— begin PROVIDED DATA —

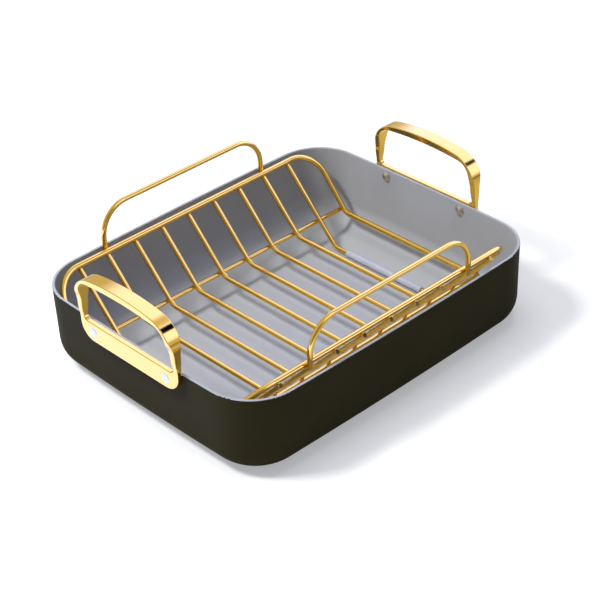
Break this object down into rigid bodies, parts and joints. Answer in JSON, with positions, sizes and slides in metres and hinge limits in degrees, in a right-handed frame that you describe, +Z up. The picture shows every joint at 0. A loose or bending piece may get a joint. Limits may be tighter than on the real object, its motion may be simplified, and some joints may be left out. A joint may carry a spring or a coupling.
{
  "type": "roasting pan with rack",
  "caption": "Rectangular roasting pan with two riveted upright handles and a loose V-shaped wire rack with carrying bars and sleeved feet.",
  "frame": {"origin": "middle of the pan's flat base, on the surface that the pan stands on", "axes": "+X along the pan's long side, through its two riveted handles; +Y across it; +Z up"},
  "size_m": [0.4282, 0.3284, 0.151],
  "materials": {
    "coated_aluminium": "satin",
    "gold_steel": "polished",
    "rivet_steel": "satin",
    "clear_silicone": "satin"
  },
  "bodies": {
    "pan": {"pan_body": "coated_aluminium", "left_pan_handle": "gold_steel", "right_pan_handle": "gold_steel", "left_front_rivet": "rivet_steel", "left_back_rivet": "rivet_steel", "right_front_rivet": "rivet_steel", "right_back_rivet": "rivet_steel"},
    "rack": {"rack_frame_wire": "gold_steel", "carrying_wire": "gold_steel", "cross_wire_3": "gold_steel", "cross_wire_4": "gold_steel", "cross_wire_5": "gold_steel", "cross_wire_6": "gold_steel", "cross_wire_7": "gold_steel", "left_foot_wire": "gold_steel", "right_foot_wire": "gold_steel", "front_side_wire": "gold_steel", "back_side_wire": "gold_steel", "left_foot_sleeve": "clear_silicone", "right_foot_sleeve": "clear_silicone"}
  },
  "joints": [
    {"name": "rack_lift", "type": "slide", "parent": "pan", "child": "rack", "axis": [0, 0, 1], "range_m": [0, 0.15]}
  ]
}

— end PROVIDED DATA —

WHAT THE EXERCISE ASKS: Please output the entire listing exactly as it stands.

TASK ANSWER:
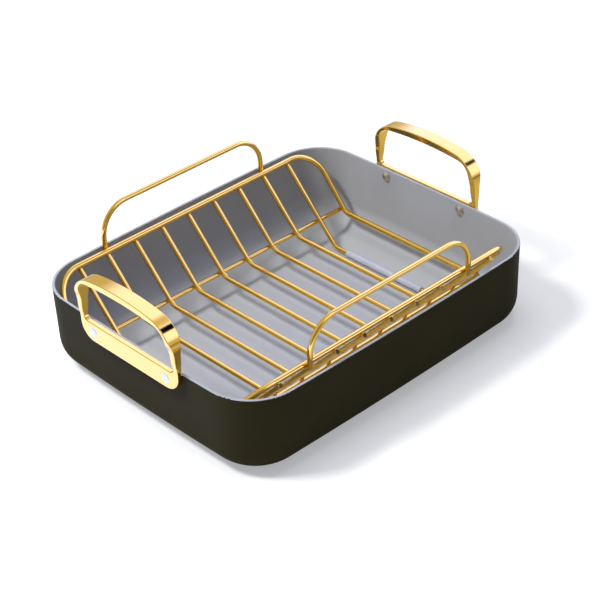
Break this object down into rigid bodies, parts and joints. Answer in JSON, with positions, sizes and slides in metres and hinge limits in degrees, in a right-handed frame that you describe, +Z up. The picture shows every joint at 0. A loose or bending piece may get a joint. Limits may be tighter than on the real object, its motion may be simplified, and some joints may be left out. A joint may carry a spring or a coupling.
{
  "type": "roasting pan with rack",
  "caption": "Rectangular roasting pan with two riveted upright handles and a loose V-shaped wire rack with carrying bars and sleeved feet.",
  "frame": {"origin": "middle of the pan's flat base, on the surface that the pan stands on", "axes": "+X along the pan's long side, through its two riveted handles; +Y across it; +Z up"},
  "size_m": [0.4282, 0.3284, 0.151],
  "materials": {
    "coated_aluminium": "satin",
    "gold_steel": "polished",
    "rivet_steel": "satin",
    "clear_silicone": "satin"
  },
  "bodies": {
    "pan": {"pan_body": "coated_aluminium", "left_pan_handle": "gold_steel", "right_pan_handle": "gold_steel", "left_front_rivet": "rivet_steel", "left_back_rivet": "rivet_steel", "right_front_rivet": "rivet_steel", "right_back_rivet": "rivet_steel"},
    "rack": {"rack_frame_wire": "gold_steel", "carrying_wire": "gold_steel", "cross_wire_3": "gold_steel", "cross_wire_4": "gold_steel", "cross_wire_5": "gold_steel", "cross_wire_6": "gold_steel", "cross_wire_7": "gold_steel", "left_foot_wire": "gold_steel", "right_foot_wire": "gold_steel", "front_side_wire": "gold_steel", "back_side_wire": "gold_steel", "left_foot_sleeve": "clear_silicone", "right_foot_sleeve": "clear_silicone"}
  },
  "joints": [
    {"name": "rack_lift", "type": "slide", "parent": "pan", "child": "rack", "axis": [0, 0, 1], "range_m": [0, 0.15]}
  ]
}